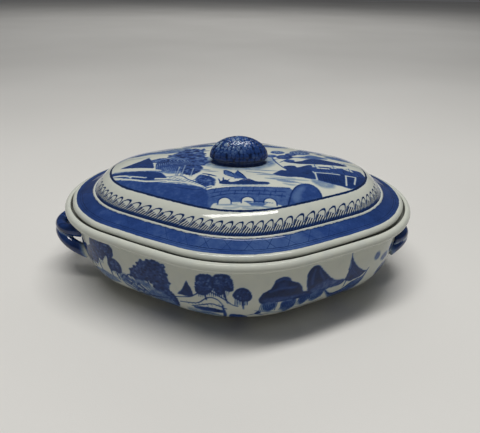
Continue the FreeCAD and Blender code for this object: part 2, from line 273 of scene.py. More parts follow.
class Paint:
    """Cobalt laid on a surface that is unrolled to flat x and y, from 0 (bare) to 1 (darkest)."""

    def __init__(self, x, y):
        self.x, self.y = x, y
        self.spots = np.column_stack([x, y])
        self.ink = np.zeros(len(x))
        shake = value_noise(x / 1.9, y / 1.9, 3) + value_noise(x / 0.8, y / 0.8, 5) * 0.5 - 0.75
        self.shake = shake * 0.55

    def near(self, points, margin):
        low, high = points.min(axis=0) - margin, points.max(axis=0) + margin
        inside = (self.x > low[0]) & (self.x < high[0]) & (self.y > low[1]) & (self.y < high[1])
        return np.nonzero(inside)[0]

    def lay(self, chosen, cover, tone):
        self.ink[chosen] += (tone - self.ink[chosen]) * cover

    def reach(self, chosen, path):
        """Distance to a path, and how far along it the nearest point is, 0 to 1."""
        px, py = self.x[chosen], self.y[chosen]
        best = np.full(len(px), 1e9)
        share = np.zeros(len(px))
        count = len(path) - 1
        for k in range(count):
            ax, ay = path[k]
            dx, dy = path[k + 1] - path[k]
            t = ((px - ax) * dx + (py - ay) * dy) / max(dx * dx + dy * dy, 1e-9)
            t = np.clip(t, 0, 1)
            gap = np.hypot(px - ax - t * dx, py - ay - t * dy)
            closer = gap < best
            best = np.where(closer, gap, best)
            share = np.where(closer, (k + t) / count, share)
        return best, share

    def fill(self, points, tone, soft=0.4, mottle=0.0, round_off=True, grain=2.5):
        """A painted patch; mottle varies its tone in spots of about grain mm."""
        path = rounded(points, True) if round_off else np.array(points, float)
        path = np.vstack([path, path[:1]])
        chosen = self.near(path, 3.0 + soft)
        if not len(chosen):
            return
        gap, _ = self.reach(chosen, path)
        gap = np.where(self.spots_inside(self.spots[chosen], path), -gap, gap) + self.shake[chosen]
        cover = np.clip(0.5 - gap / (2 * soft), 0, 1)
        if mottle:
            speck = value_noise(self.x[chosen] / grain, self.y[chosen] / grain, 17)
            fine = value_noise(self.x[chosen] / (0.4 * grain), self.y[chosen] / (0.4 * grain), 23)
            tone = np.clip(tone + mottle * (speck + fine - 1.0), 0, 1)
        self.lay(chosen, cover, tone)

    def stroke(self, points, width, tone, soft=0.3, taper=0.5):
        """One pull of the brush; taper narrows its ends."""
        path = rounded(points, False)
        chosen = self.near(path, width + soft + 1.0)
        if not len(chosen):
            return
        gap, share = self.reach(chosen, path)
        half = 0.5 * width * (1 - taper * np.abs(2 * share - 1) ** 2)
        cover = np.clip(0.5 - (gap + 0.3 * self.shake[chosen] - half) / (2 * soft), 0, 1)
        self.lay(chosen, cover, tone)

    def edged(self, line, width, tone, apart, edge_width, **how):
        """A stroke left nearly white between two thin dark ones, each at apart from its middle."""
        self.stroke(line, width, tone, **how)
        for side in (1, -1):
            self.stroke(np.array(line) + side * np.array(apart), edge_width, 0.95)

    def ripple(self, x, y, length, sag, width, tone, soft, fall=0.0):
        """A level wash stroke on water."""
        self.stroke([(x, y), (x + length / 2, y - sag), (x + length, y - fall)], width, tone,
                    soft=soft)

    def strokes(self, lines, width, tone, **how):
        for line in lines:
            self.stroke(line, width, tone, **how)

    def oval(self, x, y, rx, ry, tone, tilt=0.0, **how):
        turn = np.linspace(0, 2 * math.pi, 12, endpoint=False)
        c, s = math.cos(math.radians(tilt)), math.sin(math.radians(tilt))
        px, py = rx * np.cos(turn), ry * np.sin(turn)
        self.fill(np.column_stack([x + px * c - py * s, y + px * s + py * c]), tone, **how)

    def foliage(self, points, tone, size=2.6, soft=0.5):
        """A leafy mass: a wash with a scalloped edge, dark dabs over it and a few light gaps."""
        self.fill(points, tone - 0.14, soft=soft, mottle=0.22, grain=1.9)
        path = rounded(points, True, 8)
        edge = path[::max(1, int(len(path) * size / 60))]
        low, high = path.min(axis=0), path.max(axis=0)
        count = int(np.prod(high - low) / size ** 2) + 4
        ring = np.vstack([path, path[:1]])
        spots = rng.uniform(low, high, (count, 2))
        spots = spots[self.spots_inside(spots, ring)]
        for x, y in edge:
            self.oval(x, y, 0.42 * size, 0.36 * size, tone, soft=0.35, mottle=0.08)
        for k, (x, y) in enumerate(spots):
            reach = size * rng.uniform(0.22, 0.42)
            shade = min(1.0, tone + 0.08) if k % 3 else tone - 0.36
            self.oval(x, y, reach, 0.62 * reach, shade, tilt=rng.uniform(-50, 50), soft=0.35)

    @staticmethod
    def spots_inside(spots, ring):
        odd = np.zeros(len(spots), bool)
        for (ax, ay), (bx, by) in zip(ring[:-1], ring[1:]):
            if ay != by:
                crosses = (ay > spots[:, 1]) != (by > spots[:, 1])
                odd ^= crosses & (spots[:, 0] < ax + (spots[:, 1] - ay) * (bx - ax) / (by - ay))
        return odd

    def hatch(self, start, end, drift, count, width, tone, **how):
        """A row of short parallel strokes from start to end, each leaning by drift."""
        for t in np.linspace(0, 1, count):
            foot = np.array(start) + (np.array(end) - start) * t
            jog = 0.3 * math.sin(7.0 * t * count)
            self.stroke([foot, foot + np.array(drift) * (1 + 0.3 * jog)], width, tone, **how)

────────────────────

What is needed is an exact copy of the lines from the start of the listing through the line where "self.ink[chosen] += (tone" sits, please, both end lines included and nothing more.

*Solution to the exercise*
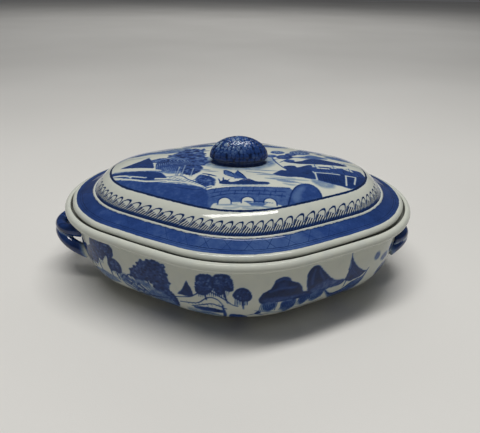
Continue the FreeCAD and Blender code for this object: part 2, from line 273 of scene.py. More parts follow.
class Paint:
    """Cobalt laid on a surface that is unrolled to flat x and y, from 0 (bare) to 1 (darkest)."""

    def __init__(self, x, y):
        self.x, self.y = x, y
        self.spots = np.column_stack([x, y])
        self.ink = np.zeros(len(x))
        shake = value_noise(x / 1.9, y / 1.9, 3) + value_noise(x / 0.8, y / 0.8, 5) * 0.5 - 0.75
        self.shake = shake * 0.55

    def near(self, points, margin):
        low, high = points.min(axis=0) - margin, points.max(axis=0) + margin
        inside = (self.x > low[0]) & (self.x < high[0]) & (self.y > low[1]) & (self.y < high[1])
        return np.nonzero(inside)[0]

    def lay(self, chosen, cover, tone):
        self.ink[chosen] += (tone - self.ink[chosen]) * cover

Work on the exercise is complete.